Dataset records
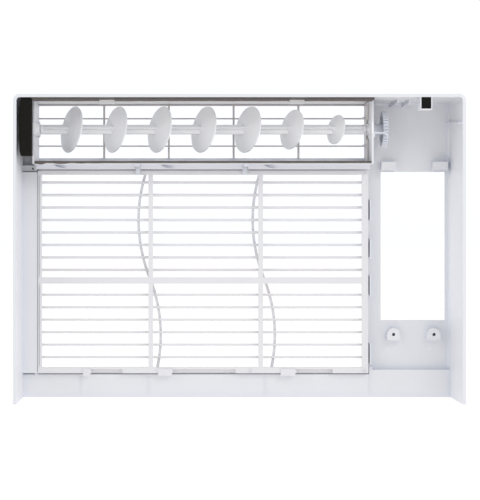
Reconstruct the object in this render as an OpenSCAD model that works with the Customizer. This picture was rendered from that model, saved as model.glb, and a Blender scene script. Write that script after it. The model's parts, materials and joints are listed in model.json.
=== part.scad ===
// Front panel assembly of a window air conditioner: an open-backed bezel that caps
// the cabinet, with a swing-disc air outlet above and a tilting intake grille below.
// The front looks towards -Y, +Z is up, and the origin is the middle of the base.
// Depths are measured forwards from the rear rim.

/* [Panel] */
// Width across the side walls
panel_w = 560; // [558:1:600]
// Height from the lower edges to the top wall
panel_h = 384; // [384:1:390]
// Depth from the rear rim to the front face
panel_d = 95; // [95:1:100]
// Thickness of the side walls and the top wall
wall_t = 4; // [3:0.5:4]
// Thickness of the front face
face_t = 3; // [2.5:0.5:3.5]
// Radius where the walls meet the front face, outside
edge_r = 9; // [8:1:12]
// Radius of the two upper corners, outside
corner_r = 8; // [6:1:10]

/* [Air outlet] */
// Height of the duct floor's upper face
duct_floor_z = 300.5; // [299:0.5:301]
// Depth at which the duct walls start
duct_rear = 27; // [24:1:27]
// Height of the vane shaft's axis
shaft_z = 343.6; // [343:0.1:344]
// Depth of the vane shaft's axis
shaft_depth = 56; // [55:0.5:56]
// Diameter of the five large vane discs
disc_d = 60; // [50:1:60]
// Distance from one vane disc to the next
disc_pitch = 56.1; // [54:0.1:56.1]
// Tilt of each vane disc from square to the shaft
disc_tilt = -30.6; // [-35:0.1:35]
// Turn of the vane shaft about its axis at rest
shaft_turn = 18.3; // [0:0.1:45]
// Number of teeth on the drive gear
gear_teeth = 35; // [30:1:35]
// Gap around each shaft journal and hinge pin
running_gap = 0.05; // [0.02:0.01:0.1]

/* [Air intake] */
// Lower edge of the intake opening
intake_z0 = 30.1; // [30:0.1:31]
// Upper edge of the intake opening
intake_z1 = 295.6; // [295:0.1:296]
// Height of the top slat's axis
slat_top_z = 277.2; // [276:0.1:278]
// Distance from one slat to the next
slat_pitch = 16.14; // [15:0.01:16.2]
// Number of slats
slat_count = 15; // [5:1:15]
// Slope of the slats, down towards the front
slat_tilt = 8; // [0:1:12]
// How far each wave rib swings to the side
wave_swing = 14.4; // [8:0.1:18]

/* [Control opening] */
// Width of the control opening
control_w = 83; // [70:1:83]
// Height of the control opening
control_h = 192; // [150:1:192]
// Distance between the two control panel screws
boss_spacing = 52; // [40:1:55]
// Diameter of the screw holes
boss_hole_d = 4.2; // [3:0.1:5]

/* [Hidden] */
$fn = 64;

half_w = panel_w / 2;
rear_y = panel_d / 2;
in_x = half_w - wall_t;            // inner face of a side wall
in_z = panel_h - wall_t;           // inner face of the top wall
in_depth = panel_d - face_t;       // inner face of the front face
inner_edge_r = 3;                  // where the walls meet the front face, inside
rail_rear = 84;                    // rear of the hollow rail along the lower edge
rail_t = 1.6;

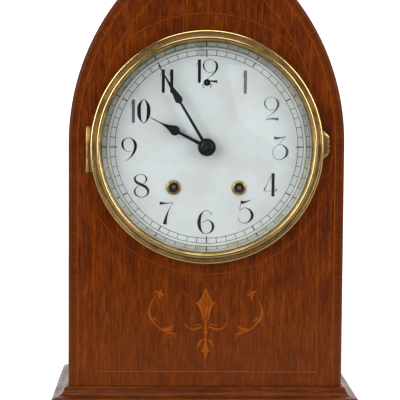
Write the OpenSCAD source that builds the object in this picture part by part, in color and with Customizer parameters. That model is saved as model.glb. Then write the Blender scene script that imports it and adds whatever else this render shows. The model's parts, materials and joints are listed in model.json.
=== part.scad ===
// Beehive shelf clock: a pointed-arch case on a moulded base, with a hinged glass bezel,
// an eight-day spring movement that strikes on a coil gong, and a hinged back door.
// Front of the clock faces -Y, up is +Z, and the origin is under the middle of the clock.

/* [Case] */
// Width of the case across its straight sides
case_w = 210; // [200:1:250]
// Depth of the case behind its front face
case_d = 130; // [126:1:170]
// Height of the straight sides, from the base to the spring of the arch
side_h = 186; // [176:1:225]
// Radius of each flank of the pointed arch
arch_r = 178; // [160:1:215]
// Thickness of the front board
front_t = 16; // [15:0.5:18]
// Thickness of the bent sides
side_t = 8; // [5:0.5:10]
// Thickness of the back board and its door
back_t = 6; // [4:0.5:9]
// Radius worked on the front edge
edge_round = 2.5; // [0.5:0.1:4]
// Gap between the back board and the sides
board_fit = 0.2; // [0.1:0.05:0.5]

/* [Base] */
// Height of the base moulding
base_h = 22; // [18:0.5:32]
// How far the moulding stands out past the case
base_out = 12.5; // [11:0.5:18]
// How far the moulding reaches in under the case
base_in = 20; // [16:0.5:26]
// Thickness of the base board
base_board_t = 12; // [8:0.5:16]
// Radius of the round at the top of the moulding
fillet_w = 3.1; // [1.5:0.1:4]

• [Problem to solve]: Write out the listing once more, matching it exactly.

• [Correct output]:
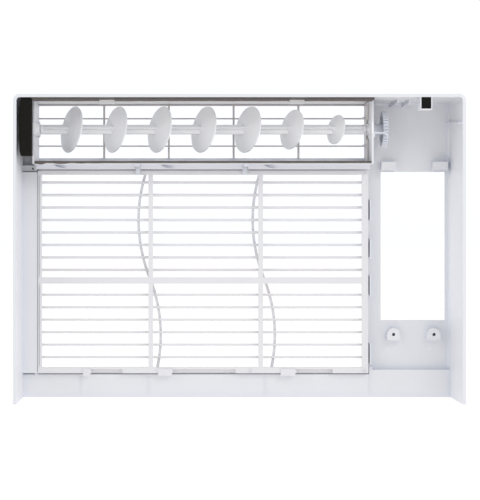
Reconstruct the object in this render as an OpenSCAD model that works with the Customizer. This picture was rendered from that model, saved as model.glb, and a Blender scene script. Write that script after it. The model's parts, materials and joints are listed in model.json.
=== part.scad ===
// Front panel assembly of a window air conditioner: an open-backed bezel that caps
// the cabinet, with a swing-disc air outlet above and a tilting intake grille below.
// The front looks towards -Y, +Z is up, and the origin is the middle of the base.
// Depths are measured forwards from the rear rim.

/* [Panel] */
// Width across the side walls
panel_w = 560; // [558:1:600]
// Height from the lower edges to the top wall
panel_h = 384; // [384:1:390]
// Depth from the rear rim to the front face
panel_d = 95; // [95:1:100]
// Thickness of the side walls and the top wall
wall_t = 4; // [3:0.5:4]
// Thickness of the front face
face_t = 3; // [2.5:0.5:3.5]
// Radius where the walls meet the front face, outside
edge_r = 9; // [8:1:12]
// Radius of the two upper corners, outside
corner_r = 8; // [6:1:10]

/* [Air outlet] */
// Height of the duct floor's upper face
duct_floor_z = 300.5; // [299:0.5:301]
// Depth at which the duct walls start
duct_rear = 27; // [24:1:27]
// Height of the vane shaft's axis
shaft_z = 343.6; // [343:0.1:344]
// Depth of the vane shaft's axis
shaft_depth = 56; // [55:0.5:56]
// Diameter of the five large vane discs
disc_d = 60; // [50:1:60]
// Distance from one vane disc to the next
disc_pitch = 56.1; // [54:0.1:56.1]
// Tilt of each vane disc from square to the shaft
disc_tilt = -30.6; // [-35:0.1:35]
// Turn of the vane shaft about its axis at rest
shaft_turn = 18.3; // [0:0.1:45]
// Number of teeth on the drive gear
gear_teeth = 35; // [30:1:35]
// Gap around each shaft journal and hinge pin
running_gap = 0.05; // [0.02:0.01:0.1]

/* [Air intake] */
// Lower edge of the intake opening
intake_z0 = 30.1; // [30:0.1:31]
// Upper edge of the intake opening
intake_z1 = 295.6; // [295:0.1:296]
// Height of the top slat's axis
slat_top_z = 277.2; // [276:0.1:278]
// Distance from one slat to the next
slat_pitch = 16.14; // [15:0.01:16.2]
// Number of slats
slat_count = 15; // [5:1:15]
// Slope of the slats, down towards the front
slat_tilt = 8; // [0:1:12]
// How far each wave rib swings to the side
wave_swing = 14.4; // [8:0.1:18]

/* [Control opening] */
// Width of the control opening
control_w = 83; // [70:1:83]
// Height of the control opening
control_h = 192; // [150:1:192]
// Distance between the two control panel screws
boss_spacing = 52; // [40:1:55]
// Diameter of the screw holes
boss_hole_d = 4.2; // [3:0.1:5]

/* [Hidden] */
$fn = 64;

half_w = panel_w / 2;
rear_y = panel_d / 2;
in_x = half_w - wall_t;            // inner face of a side wall
in_z = panel_h - wall_t;           // inner face of the top wall
in_depth = panel_d - face_t;       // inner face of the front face
inner_edge_r = 3;                  // where the walls meet the front face, inside
rail_rear = 84;                    // rear of the hollow rail along the lower edge
rail_t = 1.6;

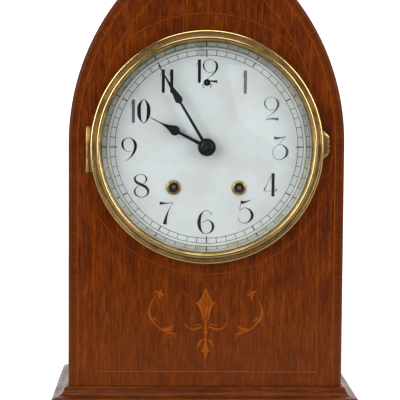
Write the OpenSCAD source that builds the object in this picture part by part, in color and with Customizer parameters. That model is saved as model.glb. Then write the Blender scene script that imports it and adds whatever else this render shows. The model's parts, materials and joints are listed in model.json.
=== part.scad ===
// Beehive shelf clock: a pointed-arch case on a moulded base, with a hinged glass bezel,
// an eight-day spring movement that strikes on a coil gong, and a hinged back door.
// Front of the clock faces -Y, up is +Z, and the origin is under the middle of the clock.

/* [Case] */
// Width of the case across its straight sides
case_w = 210; // [200:1:250]
// Depth of the case behind its front face
case_d = 130; // [126:1:170]
// Height of the straight sides, from the base to the spring of the arch
side_h = 186; // [176:1:225]
// Radius of each flank of the pointed arch
arch_r = 178; // [160:1:215]
// Thickness of the front board
front_t = 16; // [15:0.5:18]
// Thickness of the bent sides
side_t = 8; // [5:0.5:10]
// Thickness of the back board and its door
back_t = 6; // [4:0.5:9]
// Radius worked on the front edge
edge_round = 2.5; // [0.5:0.1:4]
// Gap between the back board and the sides
board_fit = 0.2; // [0.1:0.05:0.5]

/* [Base] */
// Height of the base moulding
base_h = 22; // [18:0.5:32]
// How far the moulding stands out past the case
base_out = 12.5; // [11:0.5:18]
// How far the moulding reaches in under the case
base_in = 20; // [16:0.5:26]
// Thickness of the base board
base_board_t = 12; // [8:0.5:16]
// Radius of the round at the top of the moulding
fillet_w = 3.1; // [1.5:0.1:4]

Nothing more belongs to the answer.